* Exercise goal
The data below must be copied in full and without any change.

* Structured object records
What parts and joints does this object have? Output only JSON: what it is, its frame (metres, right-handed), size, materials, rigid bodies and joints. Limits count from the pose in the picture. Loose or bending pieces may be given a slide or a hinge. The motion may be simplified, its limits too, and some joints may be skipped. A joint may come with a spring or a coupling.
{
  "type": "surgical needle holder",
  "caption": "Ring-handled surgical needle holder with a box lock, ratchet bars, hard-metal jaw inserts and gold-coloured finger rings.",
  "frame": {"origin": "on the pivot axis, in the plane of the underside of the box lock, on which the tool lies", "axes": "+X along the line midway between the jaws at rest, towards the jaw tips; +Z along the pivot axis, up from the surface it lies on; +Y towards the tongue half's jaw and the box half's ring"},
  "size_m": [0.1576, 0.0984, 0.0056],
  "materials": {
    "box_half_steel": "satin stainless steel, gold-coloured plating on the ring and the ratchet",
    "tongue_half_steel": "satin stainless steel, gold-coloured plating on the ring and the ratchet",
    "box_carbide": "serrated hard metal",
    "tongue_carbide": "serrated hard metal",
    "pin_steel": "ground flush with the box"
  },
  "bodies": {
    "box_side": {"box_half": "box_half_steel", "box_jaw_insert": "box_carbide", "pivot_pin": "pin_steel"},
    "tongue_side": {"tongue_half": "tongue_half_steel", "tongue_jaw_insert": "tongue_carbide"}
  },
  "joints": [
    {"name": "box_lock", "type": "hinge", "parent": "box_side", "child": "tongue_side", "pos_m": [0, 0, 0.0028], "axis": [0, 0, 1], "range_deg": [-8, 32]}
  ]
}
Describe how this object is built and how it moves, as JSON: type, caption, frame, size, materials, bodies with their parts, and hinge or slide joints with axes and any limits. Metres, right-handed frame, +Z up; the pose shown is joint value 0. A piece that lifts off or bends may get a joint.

* Expected answer
What parts and joints does this object have? Output only JSON: what it is, its frame (metres, right-handed), size, materials, rigid bodies and joints. Limits count from the pose in the picture. Loose or bending pieces may be given a slide or a hinge. The motion may be simplified, its limits too, and some joints may be skipped. A joint may come with a spring or a coupling.
{
  "type": "surgical needle holder",
  "caption": "Ring-handled surgical needle holder with a box lock, ratchet bars, hard-metal jaw inserts and gold-coloured finger rings.",
  "frame": {"origin": "on the pivot axis, in the plane of the underside of the box lock, on which the tool lies", "axes": "+X along the line midway between the jaws at rest, towards the jaw tips; +Z along the pivot axis, up from the surface it lies on; +Y towards the tongue half's jaw and the box half's ring"},
  "size_m": [0.1576, 0.0984, 0.0056],
  "materials": {
    "box_half_steel": "satin stainless steel, gold-coloured plating on the ring and the ratchet",
    "tongue_half_steel": "satin stainless steel, gold-coloured plating on the ring and the ratchet",
    "box_carbide": "serrated hard metal",
    "tongue_carbide": "serrated hard metal",
    "pin_steel": "ground flush with the box"
  },
  "bodies": {
    "box_side": {"box_half": "box_half_steel", "box_jaw_insert": "box_carbide", "pivot_pin": "pin_steel"},
    "tongue_side": {"tongue_half": "tongue_half_steel", "tongue_jaw_insert": "tongue_carbide"}
  },
  "joints": [
    {"name": "box_lock", "type": "hinge", "parent": "box_side", "child": "tongue_side", "pos_m": [0, 0, 0.0028], "axis": [0, 0, 1], "range_deg": [-8, 32]}
  ]
}
Describe how this object is built and how it moves, as JSON: type, caption, frame, size, materials, bodies with their parts, and hinge or slide joints with axes and any limits. Metres, right-handed frame, +Z up; the pose shown is joint value 0. A piece that lifts off or bends may get a joint.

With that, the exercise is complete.